Task goal:
Gather every line below where "bodies" appears.

Dataset section:
** begin **

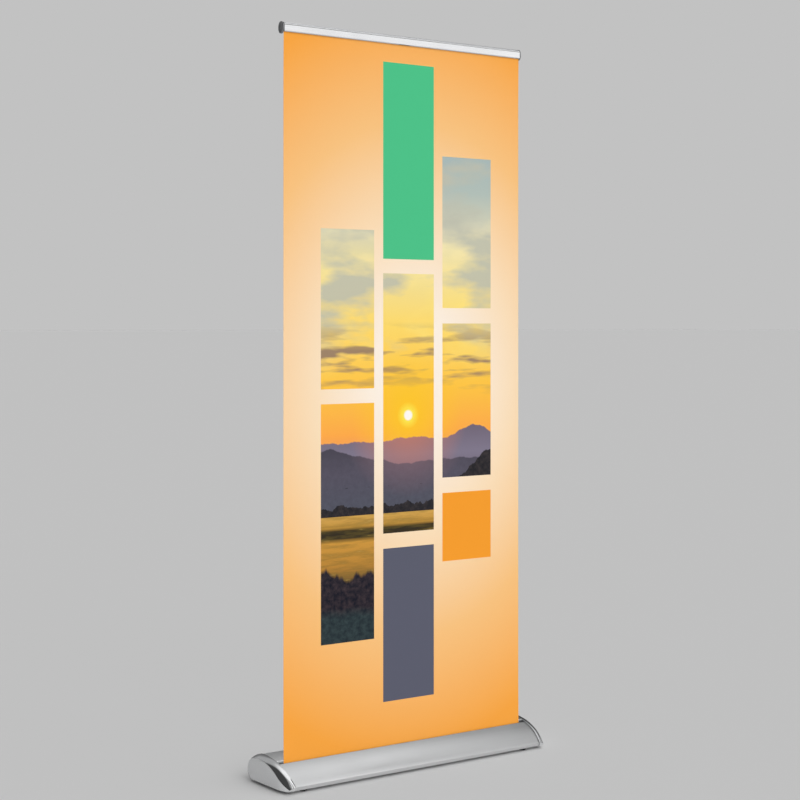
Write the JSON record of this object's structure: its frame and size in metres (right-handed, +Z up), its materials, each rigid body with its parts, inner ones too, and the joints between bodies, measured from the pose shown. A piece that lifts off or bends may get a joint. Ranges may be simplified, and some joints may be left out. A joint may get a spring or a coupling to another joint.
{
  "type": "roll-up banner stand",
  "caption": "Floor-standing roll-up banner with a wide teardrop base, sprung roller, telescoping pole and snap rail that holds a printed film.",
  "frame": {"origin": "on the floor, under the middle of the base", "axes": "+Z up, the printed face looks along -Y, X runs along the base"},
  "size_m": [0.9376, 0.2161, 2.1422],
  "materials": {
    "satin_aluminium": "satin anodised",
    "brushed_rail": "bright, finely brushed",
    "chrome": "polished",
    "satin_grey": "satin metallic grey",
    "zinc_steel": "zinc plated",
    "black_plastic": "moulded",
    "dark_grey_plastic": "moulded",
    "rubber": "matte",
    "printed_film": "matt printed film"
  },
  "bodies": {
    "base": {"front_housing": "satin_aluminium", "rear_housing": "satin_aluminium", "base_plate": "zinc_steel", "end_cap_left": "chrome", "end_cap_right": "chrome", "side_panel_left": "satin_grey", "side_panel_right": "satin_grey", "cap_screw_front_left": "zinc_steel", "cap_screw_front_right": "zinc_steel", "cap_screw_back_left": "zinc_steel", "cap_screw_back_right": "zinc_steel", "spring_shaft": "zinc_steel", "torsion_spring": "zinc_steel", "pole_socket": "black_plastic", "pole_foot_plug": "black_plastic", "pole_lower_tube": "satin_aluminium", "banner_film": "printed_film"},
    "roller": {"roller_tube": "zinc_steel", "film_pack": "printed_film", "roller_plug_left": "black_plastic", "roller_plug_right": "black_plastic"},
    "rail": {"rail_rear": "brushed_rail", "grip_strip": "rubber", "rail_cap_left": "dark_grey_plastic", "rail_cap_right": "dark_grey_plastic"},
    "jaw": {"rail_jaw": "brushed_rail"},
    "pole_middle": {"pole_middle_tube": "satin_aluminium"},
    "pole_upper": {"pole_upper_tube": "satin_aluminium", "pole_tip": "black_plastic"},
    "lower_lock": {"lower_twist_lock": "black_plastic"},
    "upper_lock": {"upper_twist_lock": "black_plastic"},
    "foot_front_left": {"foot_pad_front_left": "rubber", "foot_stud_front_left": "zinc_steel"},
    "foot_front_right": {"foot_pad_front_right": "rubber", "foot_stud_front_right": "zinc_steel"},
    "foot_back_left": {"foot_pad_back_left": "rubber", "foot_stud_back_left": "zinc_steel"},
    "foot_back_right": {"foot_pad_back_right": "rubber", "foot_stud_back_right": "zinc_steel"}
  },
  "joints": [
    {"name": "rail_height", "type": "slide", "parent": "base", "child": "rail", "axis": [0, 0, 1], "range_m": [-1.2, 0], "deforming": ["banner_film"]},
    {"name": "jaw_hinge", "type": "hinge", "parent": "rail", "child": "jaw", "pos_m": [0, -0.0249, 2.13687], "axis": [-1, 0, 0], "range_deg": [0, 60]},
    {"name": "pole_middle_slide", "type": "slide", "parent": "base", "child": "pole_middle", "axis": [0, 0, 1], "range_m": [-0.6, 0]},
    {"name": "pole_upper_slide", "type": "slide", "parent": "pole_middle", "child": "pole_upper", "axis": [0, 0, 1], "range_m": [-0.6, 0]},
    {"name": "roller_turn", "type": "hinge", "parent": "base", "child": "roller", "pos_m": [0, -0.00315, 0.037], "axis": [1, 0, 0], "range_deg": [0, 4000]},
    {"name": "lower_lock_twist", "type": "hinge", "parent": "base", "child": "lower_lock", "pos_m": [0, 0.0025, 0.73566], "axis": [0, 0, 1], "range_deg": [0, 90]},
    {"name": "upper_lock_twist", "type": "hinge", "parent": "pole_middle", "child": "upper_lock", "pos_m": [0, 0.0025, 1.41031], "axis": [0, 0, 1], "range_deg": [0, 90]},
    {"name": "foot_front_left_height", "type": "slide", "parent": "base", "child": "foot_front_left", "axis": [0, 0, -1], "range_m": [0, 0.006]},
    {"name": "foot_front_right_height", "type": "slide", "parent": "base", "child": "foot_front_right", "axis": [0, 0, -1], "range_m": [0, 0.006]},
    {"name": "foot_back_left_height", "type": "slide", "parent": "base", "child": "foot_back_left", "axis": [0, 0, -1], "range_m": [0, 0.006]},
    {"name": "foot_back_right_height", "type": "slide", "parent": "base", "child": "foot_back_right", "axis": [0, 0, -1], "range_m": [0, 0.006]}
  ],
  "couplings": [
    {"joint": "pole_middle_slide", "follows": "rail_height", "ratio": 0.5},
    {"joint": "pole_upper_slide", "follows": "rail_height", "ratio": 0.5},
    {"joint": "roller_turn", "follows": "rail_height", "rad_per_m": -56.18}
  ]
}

** end **

Problem solution:
Write the JSON record of this object's structure: its frame and size in metres (right-handed, +Z up), its materials, each rigid body with its parts, inner ones too, and the joints between bodies, measured from the pose shown. A piece that lifts off or bends may get a joint. Ranges may be simplified, and some joints may be left out. A joint may get a spring or a coupling to another joint.
  "bodies": {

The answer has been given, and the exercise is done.